You know, sometimes the things we don't do can end up costing us more than the things we do. It’s a bit like that with quality. We often think of quality as something you spend money on – better materials, more rigorous testing, skilled training. And yes, those are absolutely part of it. But the real story, the one that can really impact a business's bottom line, lies in the costs associated with not having quality in the first place.
This is what we mean when we talk about the 'Cost of Quality' (COQ). It’s not just about the price of ensuring something is good; it’s also about the price you pay when it isn't. Think of it as a two-sided coin.
On one side, you have the costs you actively incur to achieve quality. These are often called the 'costs of conformance'. They break down into two main categories:
- Prevention Costs: These are the proactive investments. It’s the money spent on things like training your team to do things right the first time, designing robust processes, and conducting thorough planning before production even begins. It’s about stopping problems before they even have a chance to surface.
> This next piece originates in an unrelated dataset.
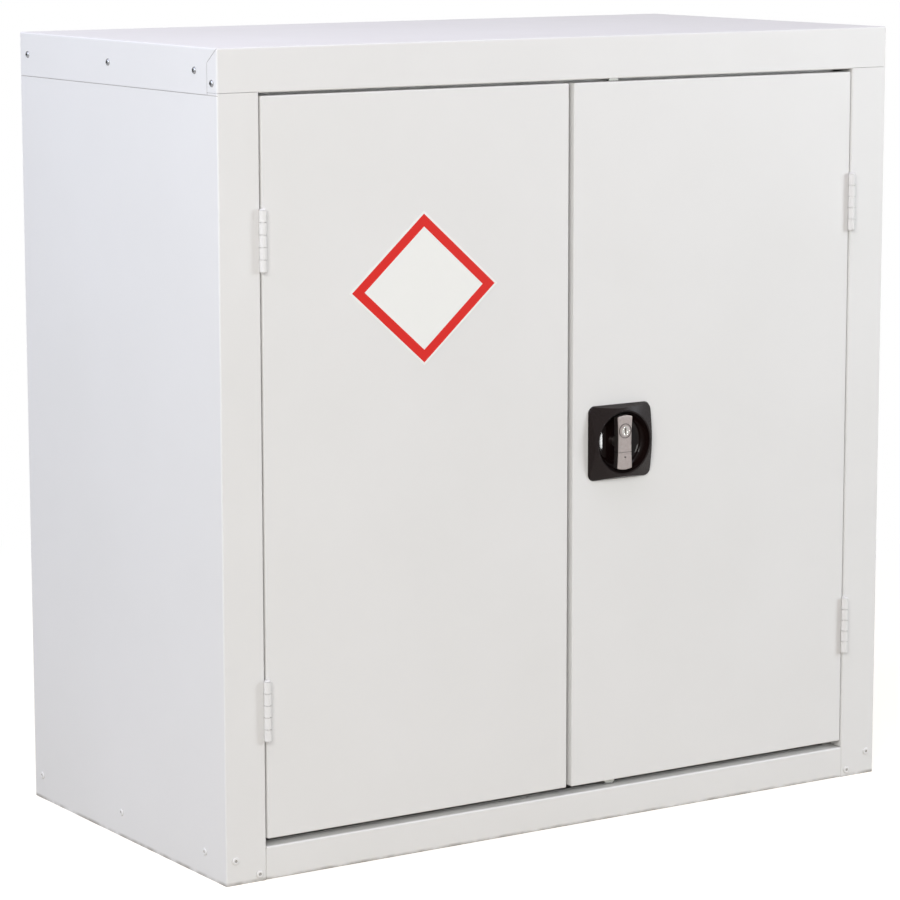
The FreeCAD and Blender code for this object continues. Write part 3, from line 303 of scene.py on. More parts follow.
@dataclass(frozen=True)
class MouldedPlastic(Finish):
    """Injection-moulded ABS: black, with the fine spark-eroded grain of its mould on the outside.

    The round dish was polished in the mould, so it is smooth and takes small bright highlights.
    The real grain is about 0.3 mm; it is drawn at 0.7 mm so that it shows.
    """

    colour: str = "130b0a"
    worn: str = "1c1211"
    grain_mm: float = 0.7
    bloom_mm: float = 26.0
    roughness: float = 0.27
    smoother: float = 0.05
    rougher: float = 0.07
    polish: float = 0.03
    specular: float = 0.18
    relief_mm: float = 0.015
    dish_centre: tuple[float, float, float] = (67.0, 0.0, 441.0)
    dish_radius: float = 36.2
    dish_blur: float = 0.4

    def shade(self, tree: bpy.types.NodeTree, place: bpy.types.NodeSocket) -> bpy.types.Node:
        """A near-black base with a paler bloom, and the mould's grain as relief.

        Args:
            tree: the material's tree.
            place: the object's own coordinates.

        Returns:
            The shader of the plastic.
        """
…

- Appraisal Costs: This is the cost of checking and verifying. It includes things like inspections, testing, and quality audits. It’s the effort to catch any issues that might have slipped through the prevention net.
Now, for the other side of the coin – and often the more painful one – are the 'costs of nonconformance'. These are the costs that pop up when quality fails. They are typically divided into:
- Internal Failure Costs: These are the costs incurred before a product or service reaches the customer. Imagine having to rework a batch of faulty products, dealing with scrap, or even having to re-test something that failed. It’s the cost of fixing mistakes internally.
- External Failure Costs: This is where things can get really expensive, and often, very public. These are the costs that occur after the customer has received the product or service. Think about warranty claims, customer complaints, product recalls, lost sales due to a damaged reputation, or even legal liabilities. These are the costs of letting a defect slip out the door.
Historically, there have been different ways of looking at this. Some used to believe that higher quality simply meant higher costs – better materials, more complex designs, all adding up. But then came the realization, championed by thinkers like Deming, that improving quality often reduces overall costs. Why? Because by doing things right the first time, you drastically cut down on all those expensive failure costs – the rework, the scrap, the customer service nightmares.
In essence, the cost of quality is the sum of all these expenses. It’s a way of quantifying the economic impact of quality management. And it’s crucial for businesses to understand this. Many companies struggle because they don't truly grasp where their money is going. They might see orders coming in, but the profits aren't there. Often, the 'hidden' costs of poor quality are eating away at their margins.
It’s easy to fall into the trap of thinking that quality is just a 'blue-collar' issue, something for the production floor. But the reality is, many of the most significant quality costs originate in the 'white-collar' and 'gold-collar' roles – in design, planning, and management. When projects are rushed, when reviews are superficial, or when training is inadequate, the seeds of future quality problems are sown, leading to massive expenses down the line.
So, the next time you think about quality, remember it's not just about what you spend to get it right. It's also about the significant, often overlooked, price you pay when you don't. By understanding and actively managing these costs, businesses can unlock substantial profits and build a truly sustainable, customer-focused operation. Quality isn't just a buzzword; it's a powerful economic driver, a 'gold mine' waiting to be fully explored.